I manager? Più felici nella vita che nel lavoro

di Andrea Barbieri Carones

18 Maggio 2012 08:00

Un sondaggio tra manager italiani mostra che sono più felici della propria vita personale che in quella lavorativa; il futuro? C'è incertezza.

I manager italiani sono più felici della propria vita familiare che in quella del lavoro, come dimosta una indagine di Manageritalia su oltre 1.000 dirigenti in attività, alle prese con i rilanci delle aziende che sono chiamati a guidare.

Il 62% dei manager intervistati si dichiara felice della vita professionale, l’83% complessivamente felice della propria vita. Il 37% non sa se nei prossimi 3 anni sarà più o meno felice, il 14% crede che lo sarà meno, il 27% come oggi e il 19% di più.

Questo emerge dall’indagine condotta da Doxametrics per Manageritalia, fortemente voluta dal Gruppo Giovani di Manageritalia Milano per capire alcuni aspetti importanti per la ripresa: oggi i dirigenti sono “felici” professionalmente e personalmente? Come vivono il loro ruolo in azienda, in un momento dove c’è tanto bisogno di serrare le fila e assumersi responsabilità e rischi per tornare a crescere?

La felicità prospettica è comunque positiva, dettata anche dalla responsabilità di tenere alto il morale, come spetta a chi vuole guidare persone e aziende, nonostante sia affacci la consapevolezza di un futuro professionale e personale ancora più incerto e per nulla accomodante. Infatti, nei prossimi 3 anni solo il 25% crede che avrà un miglioramento professionale e il 15% migliori opportunità occupazionali, il 13% spera in una maggiore sicurezza economica e solo 1 dirigente su 10 pensa che il tenore di vita suo e della sua famiglia migliorerà.

Da cosa dipende l’incertezza nel futuro?
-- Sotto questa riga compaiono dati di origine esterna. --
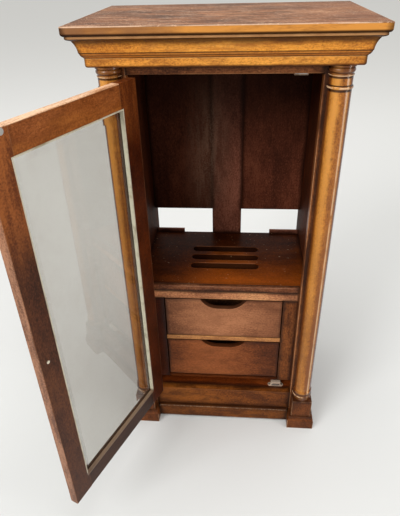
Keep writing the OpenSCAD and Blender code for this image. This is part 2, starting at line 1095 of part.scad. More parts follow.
// Screws of the leaf on the post, around the height z
module hinge_screws_case(z) {
    for (dz = screw_z)
        translate([-post_x, screw_y, z + dz])
            rotate([0, 90, 0])
                screw(leaf_t);
}

// Screws of the leaf on the door
module hinge_screws_door(z) {
    for (dz = screw_z)
        translate([door_x0, screw_y, z + dz])
            rotate([0, -90, 0])
                screw(leaf_t);
}

// Screws of a catch whose ears lie on a board at z; up is the board's side
module catch_screws(z, up) {
    ear_x = (catch_l + catch_body_l) / 4;
    for (side = [-1, 1])
        translate([catch_x + side * ear_x, catch_y + catch_body_d / 2, z - up * ear_t])
            rotate([up > 0 ? 180 : 0, 0, 0])
                screw(ear_t);
}

module catch_screw_cuts(z, up) {
    catch_screws(z, up);
}

module case_screws() {
    color(steel) place() {
        for (z = hinge_z) hinge_screws_case(z);
        catch_screws(ceiling_z, 1);
        catch_screws(floor_top, -1);
    }
}

module door_screws() {
    color(steel) on_door()
        for (z = hinge_z) hinge_screws_door(z);
}

// ---------------------------------------------------------------- catches

magnet_l = catch_body_l - 2 * catch_wall - 2 * magnet_gap;
magnet_h = catch_body_h - 2 * catch_wall - 2 * magnet_gap;
magnet_d = catch_body_d - catch_wall - magnet_float - magnet_gap;

// A catch standing on z = 0 with its open mouth towards -Y
module catch_case() {
    difference() {
        union() {
            block(
                [-catch_body_l / 2, 0, 0],
                [catch_body_l / 2, catch_body_d, catch_body_h]);
            translate([0, catch_body_d / 2, 0])
                for (side = [-1, 1])
                    translate([side * (catch_l - catch_body_d) / 2, 0, 0])
                        cylinder(d = catch_body_d, h = ear_t);
            block(
                [-(catch_l - catch_body_d) / 2, 0, 0],
                [(catch_l - catch_body_d) / 2, catch_body_d, ear_t]);
        }
        block(
            [-catch_body_l / 2 + catch_wall, -cut, catch_wall],
            [catch_body_l / 2 - catch_wall, catch_body_d - catch_wall, catch_body_h - catch_wall]);
    }
}

// The magnet between its two pole plates, which stand proud at the mouth
module catch_magnet() {
    pole_t = 1.6;
    pole_out = 0.6;
    z = catch_wall + magnet_gap;
    translate([-magnet_l / 2, 0, z]) {
        translate([0, pole_out, pole_t]) cube([magnet_l, magnet_d - pole_out, magnet_h - 2 * pole_t]);
        for (h = [0, magnet_h - pole_t])
            translate([0, 0, h]) cube([magnet_l, magnet_d, pole_t]);
    }
}

// Places a catch on the floor board (up = -1) or under the ceiling (up = 1)
module at_catch(up) {
    translate([catch_x, catch_y, up > 0 ? ceiling_z : floor_top])
        mirror([0, 0, up > 0 ? 1 : 0])
            children();
}

module catch_cases() {
    color(pale) place()
        difference() {
            for (up = [-1, 1]) at_catch(up) catch_case();
            catch_screws(ceiling_z, 1);
            catch_screws(floor_top, -1);
        }
}

module catch_magnet_upper() {
    color(steel) place() at_catch(1) catch_magnet();
}

module catch_magnet_lower() {
    color(steel) place() at_catch(-1) catch_magnet();
}

module strike_disc() {
    color(steel) on_door()
        translate([catch_x, door_t + strike_t, door_z1 - strike_r - 0.2])
            rotate([90, 0, 0])
                cylinder(r = strike_r, h = strike_t);
}

// ---------------------------------------------------------------- knob

knob_x = door_x1 - knob_in;
knob_z = door_z0 + knob_up;
knob_base_t = 4;

// Half of the knob's section; y runs out from the door
module knob_outline() {
    square([knob_neck_r + 2, knob_base_t]);
    square([knob_neck_r, knob_out - 4]);
    intersection() {
        translate([0, knob_out - knob_r * 0.7]) scale_ring();
        square([knob_r + cut, knob_out]);
    }
}

// The rounded head of the knob
module scale_ring() {
    head_h = knob_r * 0.7;
    translate([knob_r - head_h, 0]) circle(head_h);
    translate([0, -head_h]) square([knob_r - head_h, 2 * head_h]);
}

// The screw that holds the knob, from inside the door
module knob_screw_shape() {
    pan_t = 2;
    reach = 12;
    translate([knob_x, door_t + pan_t, knob_z])
        rotate([90, 0, 0]) {
            cylinder(r = head_r + 0.5, h = pan_t);
            cylinder(r = shank_r, h = pan_t + door_t + reach);
        }
}

module knob() {
    color(brass) on_door()
        difference() {
            translate([knob_x, 0, knob_z])
                rotate([90, 0, 0])
                    rotate_extrude($fn = 64)
                        knob_outline();
            knob_screw_shape();
        }
}

module knob_screw() {
    color(steel) on_door() knob_screw_shape();
}

// ---------------------------------------------------------------- nodes

top_slab();
crown_front();
crown_left();
crown_right();
band_front();
band_left();
band_right();
head_rail();
top_panel();
side_panel_left();
side_panel_right();
post_left();
post_right();
column_left();
column_right();
column_block_left();
column_block_right();
feet();
plinth_rail_front();
plinth_rails_side();
front_rail();
floor_board();
back_stile();
back_panel_left();
back_panel_right();
back_panels_lower();
shelf();
shelf_lipping();
bay_top_rail();
bay_stile_left();
bay_stile_right();
bay_divider();
bay_floor();
bay_partitions();
catch_cases();
catch_magnet_upper();
catch_magnet_lower();
case_screws();
hinge_leaves_case();
hinge_pins();
door_stile_hinge();
door_stile_free();
door_rail_top();
door_rail_bottom();
door_glass();
glazing_strips();
knob();
knob_screw();
strike_disc();
hinge_leaves_door();
door_screws();
upper_drawer_front();
upper_drawer_sides();
upper_drawer_back();
upper_drawer_bottom();
lower_drawer_front();
lower_drawer_sides();
lower_drawer_back();
lower_drawer_bottom();
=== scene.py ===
"""Looks of a glazed display case with turned corner columns.

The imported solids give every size. Each wooden board is shown by a copy of its solid with
rounded edges, in stained and varnished wood. Glass, metal and plastic keep their solids.
"""

import json
import math

import bmesh
import bpy
from mathutils import Matrix, Vector

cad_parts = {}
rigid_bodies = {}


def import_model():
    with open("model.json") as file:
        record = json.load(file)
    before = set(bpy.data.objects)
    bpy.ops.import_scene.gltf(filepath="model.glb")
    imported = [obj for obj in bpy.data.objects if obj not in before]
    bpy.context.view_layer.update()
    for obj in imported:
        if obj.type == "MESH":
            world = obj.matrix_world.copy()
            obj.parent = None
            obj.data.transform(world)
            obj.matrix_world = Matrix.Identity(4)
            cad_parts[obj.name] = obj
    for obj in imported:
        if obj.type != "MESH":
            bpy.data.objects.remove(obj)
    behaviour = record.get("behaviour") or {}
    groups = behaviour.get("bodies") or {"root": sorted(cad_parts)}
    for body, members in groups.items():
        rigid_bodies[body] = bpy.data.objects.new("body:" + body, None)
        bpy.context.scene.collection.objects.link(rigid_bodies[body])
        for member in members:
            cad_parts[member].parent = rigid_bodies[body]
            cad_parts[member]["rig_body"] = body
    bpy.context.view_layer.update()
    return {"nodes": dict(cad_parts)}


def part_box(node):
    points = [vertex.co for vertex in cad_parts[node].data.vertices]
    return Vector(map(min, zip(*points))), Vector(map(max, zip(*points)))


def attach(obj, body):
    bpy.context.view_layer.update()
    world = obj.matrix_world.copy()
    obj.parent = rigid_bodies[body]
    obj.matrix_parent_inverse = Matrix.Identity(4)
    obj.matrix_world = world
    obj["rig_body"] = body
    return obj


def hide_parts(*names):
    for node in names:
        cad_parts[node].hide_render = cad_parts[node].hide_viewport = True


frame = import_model()

MM = 0.001
X, Y, Z = 0, 1, 2

# The door stands open by this angle, turned about its hinge pins
DOOR_OPEN = math.radians(113)
DOOR_PIN = Vector((35 * MM, -5 * MM, 0))
# Turns the closed door to where it stands
DOOR_TURN = (
    Matrix.Translation(DOOR_PIN)
    @ Matrix.Rotation(-DOOR_OPEN, 4, "Z")
    @ Matrix.Translation(-DOOR_PIN)
)

# On the closed door: its free side, which ends 2 mm short of the right post, and how high
# the middle of its top rail is
DOOR_FREE_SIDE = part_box("post_right")[0][X] - 2 * MM
DOOR_RAIL_MIDDLE = 0.995

# The middle of the case, half the width of the band, and two front faces
CASE_MIDDLE = 238.5 * MM
BAND_HALF = CASE_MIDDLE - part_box("band_left")[0][X]
BAND_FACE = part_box("band_front")[0][Y]
DRAWER_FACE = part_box("upper_drawer_front")[0][Y]

# Pairs of heights between which a colour sets in, from the top of the case down. Painted
# shade sets in under the top's edge, over the crown's cove, below the shelf's top face
# and along the lower part of the glazing strip.
TOP_FACE = (1138.2 * MM, 1139.4 * MM)
TOP_UNDERSIDE_SHADE = (1125.5 * MM, 1129.5 * MM)
CROWN_BEAD = (1117.2 * MM, 1118.2 * MM)
CROWN_COVE_SHADE = (1100 * MM, 1112 * MM)
CROWN_FOOT = (1086 * MM, 1091 * MM)
BAND_FOOT = (1061.5 * MM, 1067 * MM)
DOOR_TOP_WEAR = (1036.6 * MM, 1038.2 * MM)
COLUMN_HEAD = (1034 * MM, 1046 * MM)
SHELF_FACE = (487.4 * MM, 488.4 * MM)
GLAZING_STRIP_SHADE = (172 * MM, 182 * MM)
COLUMN_FOOT = (128 * MM, 146 * MM)

# Thin lines round the turnings and mouldings: the height and half the width of each, in mm.
# In the hollows they are painted shade with dark glaze. The arris and the beads are pale,
# partly worn and partly painted highlight, and the foot ring is a painted highlight.
TOP_ARRIS = ((1139.6, 1.3),)
CROWN_HOLLOWS = ((1116.8, 1.6), (1089.6, 1.8), (1084.4, 1.2), (1079.3, 1.6))
COLUMN_HOLLOWS = ((1046, 2.6), (1037, 3.0), (1020.6, 2.0), (1011, 4.0), (134, 4.5), (112, 5))
COLUMN_BEADS = ((1040.8, 1.0), (1016.6, 2.4))
COLUMN_FOOT_RING = ((127, 2.4),)

# The rubbed rim behind each slot of the shelf: how far back it is and half its width, in
# mm. To either side it fades out between these distances from the middle of the case.
SLOT_RIMS = ((141.6, 1.6), (188.1, 1.4), (234.8, 2.2))
SLOT_ENDS = (94 * MM, 86 * MM)

# The middle of the orange pool of painted light between the slots
SHELF_LIGHT_X, SHELF_LIGHT_Y = 258 * MM, 173 * MM

# The middle of the paler patch on the back of the compartment
PALE_PATCH_X, PALE_PATCH_Z = 0.21, 0.74

# The middle of the painted glare on the drawer fronts
DRAWER_GLARE_X = 0.2


def paint(red, green, blue):
    """A colour in screen values, 0 to 255, as the light that it gives back."""
    shares = [value / 255 for value in (red, green, blue)]
    return tuple(
        share / 12.92 if share <= 0.04045 else ((share + 0.055) / 1.055) ** 2.4
        for share in shares
    ) + (1.0,)


# ------------------------------------------------------------------ shader tools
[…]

Certamente dalla situazione generale e da una fiducia in calo, ma anche da fattori fortemente legati alla professione. Il 73% degli uomini e il 76% delle donne dirigenti crede che il proprio futuro professionale sia incerto e non dipenda solo dalle proprie capacità e competenze.

Ma una cosa emerge su tutte ed è la consapevolezza di avere capacità e sufficiente aggio per guidare aziende e persone (delega in azienda 76%, rapporti colleghi 75% e collaboratori 73%), di doversi gestire sempre più autonomamente il futuro professionale (56%), ma anche di dover operare in un contesto dove, per cause sistemiche strutturali e ora anche congiunturali legate alla gravissima crisi, c’è troppa attenzione al breve periodo e manca una visione di lungo (78%).

Insomma, una sensazione di non poter dispiegare appieno il proprio ruolo, che è quello di far crescere aziende e persone e creare valore e non di tirare i remi in barca. Ecco, questo fastidio, denunciato a gran voce, per un de minimis che non da futuro ci rassicura sul fatto che lotteranno per cambiare le cose a partire da qui e quindi per disegnare un futuro migliore.

“Oltre a troppi manager licenziati e disoccupati – dice Guido Carella, presidente Manageritalia – come tanti italiani, molti di più per fortuna sono in azienda a lottare quotidianamente per aumentare fatturato e occupati: 123mila dirigenti del settore privato – retribuzione media 100 mila euro lordi all’anno (4.000 euro netti al mese) – che tutti i giorni insieme agli imprenditori e a agli italiani che lavorano non si danno per vinti e si assumono responsabilità e rischi per fare l’impresa. È su questi, sulle loro capacità di lottare, che dobbiamo contare per poter ridare slancio all’economia, per far sì che aumentino fatturati e occupazione, per dare speranze e un futuro migliore a tutti quelli che oggi soffrono di più, chi ha perso un posto e fa fatica a ritrovarlo (giovani e over 50 su tutti) e chi un posto non lo ha mai avuto ma ha diritto ad averlo, giovani e donne in testa”.